The Holy Sparks reside there, too: even in French Fries, even in boring old Uncle Maury who seems pretty aimless and watches so much TV.
We risk missing them when we resolve never to let French fries and Uncle Murray muddy the clear waters of our lives.
Likewise, when we discount great swathes of humanity as “low-frequency,” we risk losing the humility that human life requires. Every last one of us is only a few steps from the grave, and those of us who are doing “well” by whatever measure are never doing so entirely by our own efforts.
If ever someone lives the life of a dancer, it is only because that person is a complete masochist and there are thousands of people who would rather sit and watch dance than spend grueling hours learning theatrical dance (and because that dancer-person is a complete masochist). That’s fine.

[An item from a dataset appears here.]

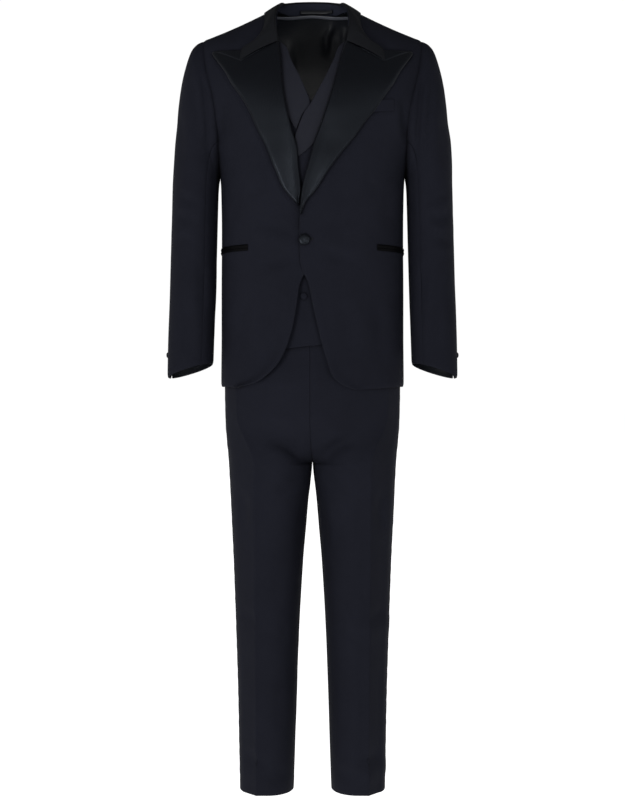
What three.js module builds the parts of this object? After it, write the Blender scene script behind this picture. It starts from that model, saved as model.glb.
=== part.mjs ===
// A three-piece evening suit, filled out as it is when worn: a one-button jacket with satin peak lapels,
// a double-breasted waistcoat with shawl lapels, and creased trousers.
// Millimetres, +Z up. The front faces -Y and the wearer's left is +X.
// The origin lies at the base of the neck, between the shoulders, where the wearer's body carries the suit.
import * as THREE from "three";

// Cloth
const WALL = 1.8; // suiting with its canvas
const SATIN_WALL = 1.5; // a lapel's facing on its canvas
const SEAM = 0.3; // clearance between pieces that are sewn together
const SEAM_HALF = 0.2; // how far fronts and backs stand from the seam line between them

// Layers, as distances out of the torso form, measured to the outer face of each piece
const LAPEL_LIFT = 3.6;
const COLLAR_LIFT = 5.6;
const POCKET_LIFT = 1.5;
const OVERLAP_LIFT = 2.5; // the left front where it lies on the right front
const VEST_OVER_LIFT = -4.8;
const VEST_UNDER_LIFT = -7.4;
const VEST_NECK_LIFT = -7; // both waistcoat layers at the shoulders and the neck
const VEST_LAPEL_WALL = 1.4;
const VEST_LAPEL_GAP = 0.5;
const WAIST_LIFT = -10.2; // trousers under the waistcoat
const HIP_LIFT = -7; // trousers below it

// Torso form: half width at the sides, depth of the front and depth of the back, at each height
const ROUND = 2.4; // exponent of the rounded sections
const YOKE = -200; // height from which the chest rounds over to the shoulder seam
const YOKE_LEVELS = 250; // how many levels the way from there to the shoulder seam counts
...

If ever one person pursues her passion with success, it’s because there are other people who value that passion, who might even be (gasp!) “low-frequency” people.
Even a passionate homemaker is usually given leave to focus on his home by some income stream independent of his own efforts.
We are all buoyed up by a sea of humanity. When we define success for ourselves, we do well to recognize that.
~
As for me, I’m not sure whether it not I’m the kind of person Hardy regards as a success—and I don’t really care one way or or the other.
Yes, I am Central Casting Troubled Ballet Boy. Yes, I am stumbling forward, getting things wrong, screwing things up all the time.
But I am also living a life driven by a singular passion, laser-focused on a long-term goal. I am doing so “with fear and trembling,” and (I hope) with as much humor and humility as ardor and arrogance.
I like to think that my soul is evolving, though of course there are days on which that looks pretty doubtful.
In the end, though, if there are a few things dance has taught me, they are these:
- We are part of something much greater than our own selves—but that doesn’t mean our own selves don’t matter. We are drops in the ocean, but the ocean is nothing without those drops. To misuse a phrase, “The strength of the corps is the dancer, and the strength of of the dancer is the corps.”
- There will always be someone better than you. Learn from them.
- There will always be someone worse than you. Help them learn.
- Pride goeth before the fall.
- Self-knowledge cometh after the fall (sometimes, so do bruises).
- Diligence, humour, and humility (almost) always prevail.
- Sometimes you have to adjust your sense of what it means to “prevail.”
- You can’t, and you can’t, and you can’t—until one day, inexplicably, you can.
And, if I may be so bold, I’ll add:
- All things in moderation, including moderation
and,
- Sometimes, French fries are just the right thing.